**WHAT YOU ARE ASKED TO DO**:
What lies from the line containing "Recreate this object" through the line containing "and as worn."? Print exactly those lines, with both ends, and no others.

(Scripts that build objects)
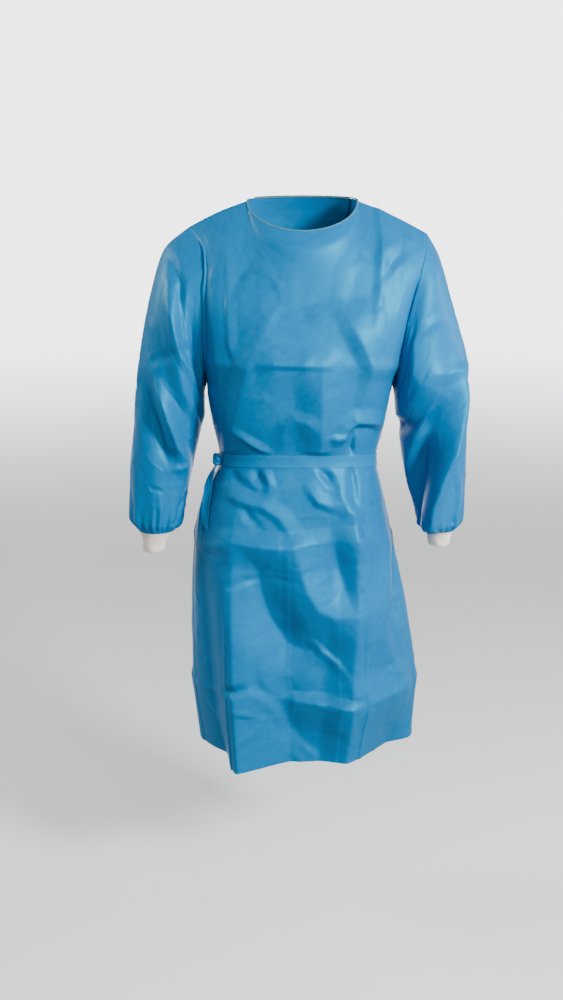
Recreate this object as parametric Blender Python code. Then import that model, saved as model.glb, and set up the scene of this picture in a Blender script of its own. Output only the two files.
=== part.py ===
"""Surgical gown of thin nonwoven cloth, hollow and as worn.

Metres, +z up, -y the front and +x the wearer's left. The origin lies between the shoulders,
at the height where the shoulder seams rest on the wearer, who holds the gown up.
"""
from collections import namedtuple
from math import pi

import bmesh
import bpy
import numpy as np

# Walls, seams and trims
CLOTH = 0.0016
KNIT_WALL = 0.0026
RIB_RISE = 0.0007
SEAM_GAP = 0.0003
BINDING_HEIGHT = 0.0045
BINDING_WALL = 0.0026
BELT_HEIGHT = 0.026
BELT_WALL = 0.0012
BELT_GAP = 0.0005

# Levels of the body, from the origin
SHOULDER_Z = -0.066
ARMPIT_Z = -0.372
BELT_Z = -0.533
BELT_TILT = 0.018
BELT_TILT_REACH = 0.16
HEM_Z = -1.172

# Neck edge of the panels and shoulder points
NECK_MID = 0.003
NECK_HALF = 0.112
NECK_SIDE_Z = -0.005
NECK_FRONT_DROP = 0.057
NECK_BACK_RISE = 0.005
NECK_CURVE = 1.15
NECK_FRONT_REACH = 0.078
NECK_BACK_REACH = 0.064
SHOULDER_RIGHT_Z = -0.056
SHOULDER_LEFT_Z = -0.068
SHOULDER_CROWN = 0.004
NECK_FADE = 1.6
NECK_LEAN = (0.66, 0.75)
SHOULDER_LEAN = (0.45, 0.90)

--

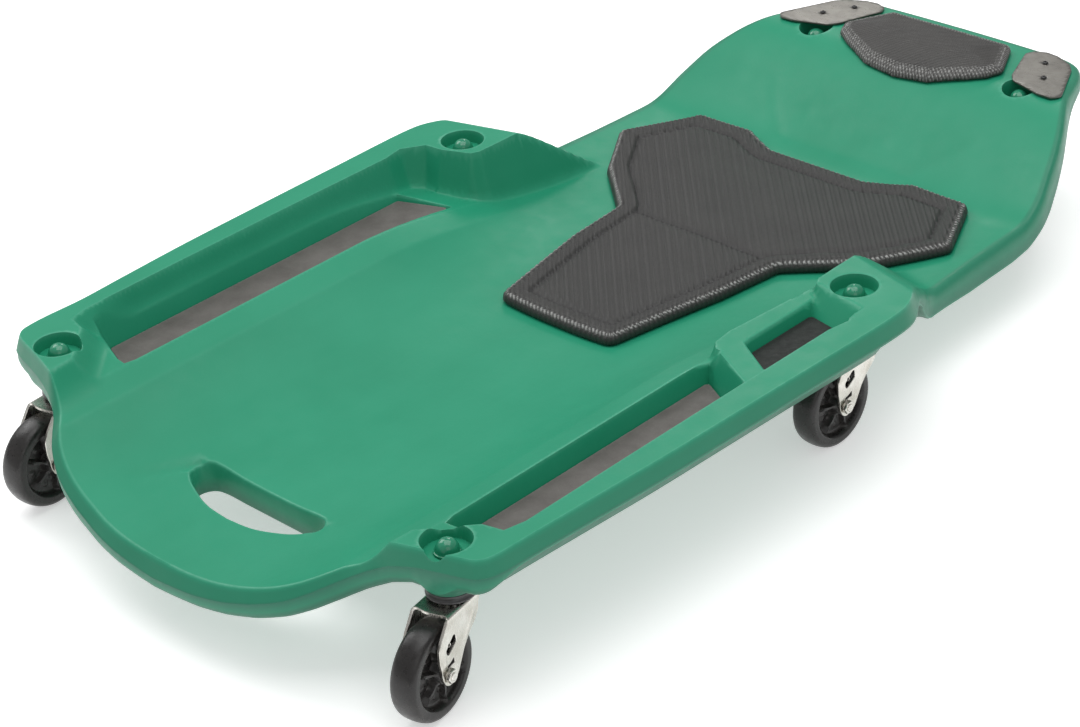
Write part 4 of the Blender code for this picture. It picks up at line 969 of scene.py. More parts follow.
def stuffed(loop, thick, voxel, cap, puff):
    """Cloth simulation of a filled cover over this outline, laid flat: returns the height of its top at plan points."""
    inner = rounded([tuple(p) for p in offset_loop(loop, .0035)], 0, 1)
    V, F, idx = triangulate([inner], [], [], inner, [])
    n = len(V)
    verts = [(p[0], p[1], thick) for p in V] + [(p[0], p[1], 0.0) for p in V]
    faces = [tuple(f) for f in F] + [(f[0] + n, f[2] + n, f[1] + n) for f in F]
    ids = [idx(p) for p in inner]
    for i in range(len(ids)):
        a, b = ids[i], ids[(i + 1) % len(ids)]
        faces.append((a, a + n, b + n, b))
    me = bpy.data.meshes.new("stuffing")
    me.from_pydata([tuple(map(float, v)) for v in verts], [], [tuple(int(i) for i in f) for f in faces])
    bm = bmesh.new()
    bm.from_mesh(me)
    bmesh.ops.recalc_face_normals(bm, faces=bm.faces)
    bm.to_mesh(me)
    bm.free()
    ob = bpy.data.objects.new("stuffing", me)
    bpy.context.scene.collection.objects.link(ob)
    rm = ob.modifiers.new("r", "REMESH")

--

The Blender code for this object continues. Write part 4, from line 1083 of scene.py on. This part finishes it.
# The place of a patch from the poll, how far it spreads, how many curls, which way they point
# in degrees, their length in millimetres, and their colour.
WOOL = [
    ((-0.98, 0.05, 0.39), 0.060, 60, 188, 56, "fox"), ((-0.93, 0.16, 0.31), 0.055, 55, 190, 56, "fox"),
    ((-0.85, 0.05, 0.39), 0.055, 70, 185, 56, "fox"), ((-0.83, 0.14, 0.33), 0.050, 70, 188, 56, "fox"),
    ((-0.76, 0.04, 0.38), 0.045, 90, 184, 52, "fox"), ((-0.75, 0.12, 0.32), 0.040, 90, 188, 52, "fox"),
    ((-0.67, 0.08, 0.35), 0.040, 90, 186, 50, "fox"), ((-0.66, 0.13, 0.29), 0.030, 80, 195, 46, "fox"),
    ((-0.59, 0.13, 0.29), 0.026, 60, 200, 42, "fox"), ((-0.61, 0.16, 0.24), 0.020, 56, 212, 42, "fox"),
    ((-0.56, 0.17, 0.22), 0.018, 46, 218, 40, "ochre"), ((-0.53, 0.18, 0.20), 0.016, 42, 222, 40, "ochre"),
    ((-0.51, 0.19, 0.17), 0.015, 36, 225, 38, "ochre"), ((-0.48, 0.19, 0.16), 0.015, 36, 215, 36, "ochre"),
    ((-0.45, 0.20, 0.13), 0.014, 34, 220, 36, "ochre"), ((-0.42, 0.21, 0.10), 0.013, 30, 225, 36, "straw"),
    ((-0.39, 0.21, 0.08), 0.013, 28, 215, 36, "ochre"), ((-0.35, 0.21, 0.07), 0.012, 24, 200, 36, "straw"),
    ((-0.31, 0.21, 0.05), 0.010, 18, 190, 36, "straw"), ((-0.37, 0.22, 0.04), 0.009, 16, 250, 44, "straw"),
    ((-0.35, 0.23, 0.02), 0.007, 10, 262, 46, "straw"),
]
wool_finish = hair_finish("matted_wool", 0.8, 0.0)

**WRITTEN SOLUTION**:
Recreate this object as parametric Blender Python code. Then import that model, saved as model.glb, and set up the scene of this picture in a Blender script of its own. Output only the two files.
=== part.py ===
"""Surgical gown of thin nonwoven cloth, hollow and as worn.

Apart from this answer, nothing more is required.